== Data provided

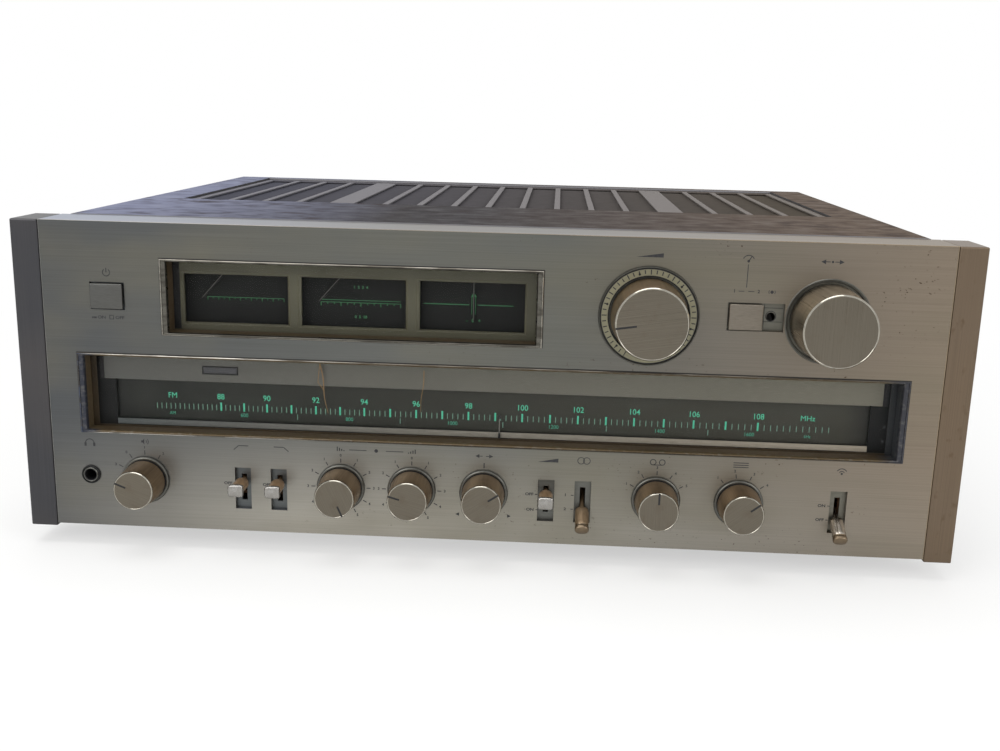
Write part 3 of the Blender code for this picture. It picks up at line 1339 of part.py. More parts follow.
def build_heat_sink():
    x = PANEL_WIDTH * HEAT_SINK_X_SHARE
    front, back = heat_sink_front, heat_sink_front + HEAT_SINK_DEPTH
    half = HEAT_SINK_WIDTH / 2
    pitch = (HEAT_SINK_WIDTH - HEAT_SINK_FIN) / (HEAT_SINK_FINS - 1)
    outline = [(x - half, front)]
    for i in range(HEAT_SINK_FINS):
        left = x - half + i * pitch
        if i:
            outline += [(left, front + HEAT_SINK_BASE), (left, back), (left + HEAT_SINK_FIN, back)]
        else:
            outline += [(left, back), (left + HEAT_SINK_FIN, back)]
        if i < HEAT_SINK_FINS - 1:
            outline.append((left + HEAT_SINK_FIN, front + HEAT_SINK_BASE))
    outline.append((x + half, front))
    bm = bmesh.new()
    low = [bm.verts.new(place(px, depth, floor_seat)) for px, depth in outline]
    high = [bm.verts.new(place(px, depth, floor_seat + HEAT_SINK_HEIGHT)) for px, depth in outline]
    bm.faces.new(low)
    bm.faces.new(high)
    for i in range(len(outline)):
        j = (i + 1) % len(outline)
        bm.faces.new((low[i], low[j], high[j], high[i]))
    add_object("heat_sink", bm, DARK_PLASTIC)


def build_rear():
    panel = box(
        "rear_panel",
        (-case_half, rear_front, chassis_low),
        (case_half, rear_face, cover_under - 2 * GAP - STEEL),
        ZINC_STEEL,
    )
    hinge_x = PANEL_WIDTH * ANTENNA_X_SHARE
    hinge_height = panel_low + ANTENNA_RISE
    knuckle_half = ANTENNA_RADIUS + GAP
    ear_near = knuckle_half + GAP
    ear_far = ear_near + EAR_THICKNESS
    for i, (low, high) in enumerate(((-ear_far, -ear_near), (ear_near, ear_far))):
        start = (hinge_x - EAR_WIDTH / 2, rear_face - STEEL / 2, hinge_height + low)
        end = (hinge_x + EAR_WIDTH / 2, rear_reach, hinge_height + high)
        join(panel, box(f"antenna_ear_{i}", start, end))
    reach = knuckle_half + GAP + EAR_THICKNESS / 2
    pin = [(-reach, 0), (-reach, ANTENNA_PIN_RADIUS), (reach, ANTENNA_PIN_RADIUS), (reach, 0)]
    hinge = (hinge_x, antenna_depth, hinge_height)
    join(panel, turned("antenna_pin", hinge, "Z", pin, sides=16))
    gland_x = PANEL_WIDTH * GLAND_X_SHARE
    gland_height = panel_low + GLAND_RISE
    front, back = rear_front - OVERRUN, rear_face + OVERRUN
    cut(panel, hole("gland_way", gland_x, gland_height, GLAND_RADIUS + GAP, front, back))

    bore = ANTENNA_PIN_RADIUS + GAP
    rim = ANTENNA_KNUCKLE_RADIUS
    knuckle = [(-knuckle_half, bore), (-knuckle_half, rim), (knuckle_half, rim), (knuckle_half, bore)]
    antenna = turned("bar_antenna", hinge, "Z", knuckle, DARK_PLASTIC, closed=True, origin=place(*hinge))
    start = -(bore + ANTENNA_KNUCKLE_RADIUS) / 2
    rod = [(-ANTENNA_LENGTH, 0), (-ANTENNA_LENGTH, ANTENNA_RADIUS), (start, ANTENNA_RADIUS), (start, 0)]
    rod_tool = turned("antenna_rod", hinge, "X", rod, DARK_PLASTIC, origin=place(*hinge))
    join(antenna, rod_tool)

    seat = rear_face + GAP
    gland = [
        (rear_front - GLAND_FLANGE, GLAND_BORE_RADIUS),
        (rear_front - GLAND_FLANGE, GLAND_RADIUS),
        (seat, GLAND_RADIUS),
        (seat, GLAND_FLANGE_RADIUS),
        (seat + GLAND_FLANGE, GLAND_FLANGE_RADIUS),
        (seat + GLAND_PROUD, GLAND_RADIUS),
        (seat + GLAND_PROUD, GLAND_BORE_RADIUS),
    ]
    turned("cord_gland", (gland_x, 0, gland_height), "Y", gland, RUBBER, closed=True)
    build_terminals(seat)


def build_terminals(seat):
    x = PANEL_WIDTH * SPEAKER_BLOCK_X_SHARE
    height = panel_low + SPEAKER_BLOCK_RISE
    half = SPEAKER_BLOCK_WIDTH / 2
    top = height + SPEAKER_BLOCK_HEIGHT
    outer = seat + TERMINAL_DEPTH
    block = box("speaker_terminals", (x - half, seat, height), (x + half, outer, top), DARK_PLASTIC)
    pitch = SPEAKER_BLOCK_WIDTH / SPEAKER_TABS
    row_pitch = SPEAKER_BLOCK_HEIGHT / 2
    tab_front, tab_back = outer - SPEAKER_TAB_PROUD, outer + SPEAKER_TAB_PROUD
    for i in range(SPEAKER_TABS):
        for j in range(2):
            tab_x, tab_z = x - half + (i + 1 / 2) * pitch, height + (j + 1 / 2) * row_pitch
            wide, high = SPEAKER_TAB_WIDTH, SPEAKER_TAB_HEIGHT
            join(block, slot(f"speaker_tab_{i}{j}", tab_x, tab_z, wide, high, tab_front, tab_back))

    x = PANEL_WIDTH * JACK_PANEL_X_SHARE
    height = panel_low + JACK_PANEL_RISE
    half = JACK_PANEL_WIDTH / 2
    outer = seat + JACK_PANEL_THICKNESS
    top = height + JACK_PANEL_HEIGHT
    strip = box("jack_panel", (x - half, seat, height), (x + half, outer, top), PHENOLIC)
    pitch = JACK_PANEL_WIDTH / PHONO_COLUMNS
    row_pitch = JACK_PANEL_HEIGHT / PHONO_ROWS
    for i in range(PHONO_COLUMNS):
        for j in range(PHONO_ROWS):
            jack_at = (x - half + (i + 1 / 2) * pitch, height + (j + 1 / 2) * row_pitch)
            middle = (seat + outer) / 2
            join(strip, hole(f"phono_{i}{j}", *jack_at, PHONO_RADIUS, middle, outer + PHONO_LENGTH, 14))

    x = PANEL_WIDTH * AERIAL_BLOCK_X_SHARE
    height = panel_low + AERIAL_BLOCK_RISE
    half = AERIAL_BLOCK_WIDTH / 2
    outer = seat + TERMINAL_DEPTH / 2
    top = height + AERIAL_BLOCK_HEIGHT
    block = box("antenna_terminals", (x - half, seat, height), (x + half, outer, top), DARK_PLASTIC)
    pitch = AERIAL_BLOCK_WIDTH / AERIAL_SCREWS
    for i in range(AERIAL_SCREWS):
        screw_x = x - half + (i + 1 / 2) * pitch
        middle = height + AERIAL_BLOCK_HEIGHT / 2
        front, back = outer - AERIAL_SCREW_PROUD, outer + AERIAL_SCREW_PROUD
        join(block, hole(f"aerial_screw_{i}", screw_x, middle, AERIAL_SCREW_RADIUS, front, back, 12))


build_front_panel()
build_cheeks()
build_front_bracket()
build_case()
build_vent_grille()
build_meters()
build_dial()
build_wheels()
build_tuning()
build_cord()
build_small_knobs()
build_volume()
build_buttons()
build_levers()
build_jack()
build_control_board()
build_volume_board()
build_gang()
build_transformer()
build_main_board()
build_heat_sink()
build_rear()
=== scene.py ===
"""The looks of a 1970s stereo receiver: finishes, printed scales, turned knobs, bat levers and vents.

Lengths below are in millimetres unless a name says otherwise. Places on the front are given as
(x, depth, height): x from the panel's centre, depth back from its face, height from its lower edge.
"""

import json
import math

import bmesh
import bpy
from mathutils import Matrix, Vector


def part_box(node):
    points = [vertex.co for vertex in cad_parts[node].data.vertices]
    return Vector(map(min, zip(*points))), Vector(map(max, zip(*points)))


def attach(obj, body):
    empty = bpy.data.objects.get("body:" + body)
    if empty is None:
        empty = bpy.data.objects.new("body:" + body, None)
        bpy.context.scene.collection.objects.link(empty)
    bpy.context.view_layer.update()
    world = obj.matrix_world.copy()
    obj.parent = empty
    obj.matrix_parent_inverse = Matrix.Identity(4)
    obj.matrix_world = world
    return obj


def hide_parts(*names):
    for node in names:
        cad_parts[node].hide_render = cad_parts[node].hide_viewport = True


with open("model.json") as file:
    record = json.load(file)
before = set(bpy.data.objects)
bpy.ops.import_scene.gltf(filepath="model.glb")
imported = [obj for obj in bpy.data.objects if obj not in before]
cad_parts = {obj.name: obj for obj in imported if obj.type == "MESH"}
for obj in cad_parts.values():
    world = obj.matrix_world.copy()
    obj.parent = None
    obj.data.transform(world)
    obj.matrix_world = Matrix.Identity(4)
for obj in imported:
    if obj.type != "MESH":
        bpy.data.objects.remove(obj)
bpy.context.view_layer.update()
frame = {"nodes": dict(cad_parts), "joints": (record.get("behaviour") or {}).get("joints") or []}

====

Give again, word for word, the lines starting at the line that has "build_front_panel()" and ending at the line that has "zip(*points))), Vector(map(max, zip(*points)))", with both of those lines included and nothing else.

build_front_panel()
build_cheeks()
build_front_bracket()
build_case()
build_vent_grille()
build_meters()
build_dial()
build_wheels()
build_tuning()
build_cord()
build_small_knobs()
build_volume()
build_buttons()
build_levers()
build_jack()
build_control_board()
build_volume_board()
build_gang()
build_transformer()
build_main_board()
build_heat_sink()
build_rear()
=== scene.py ===
"""The looks of a 1970s stereo receiver: finishes, printed scales, turned knobs, bat levers and vents.

Lengths below are in millimetres unless a name says otherwise. Places on the front are given as
(x, depth, height): x from the panel's centre, depth back from its face, height from its lower edge.
"""

import json
import math

import bmesh
import bpy
from mathutils import Matrix, Vector


def part_box(node):
    points = [vertex.co for vertex in cad_parts[node].data.vertices]
    return Vector(map(min, zip(*points))), Vector(map(max, zip(*points)))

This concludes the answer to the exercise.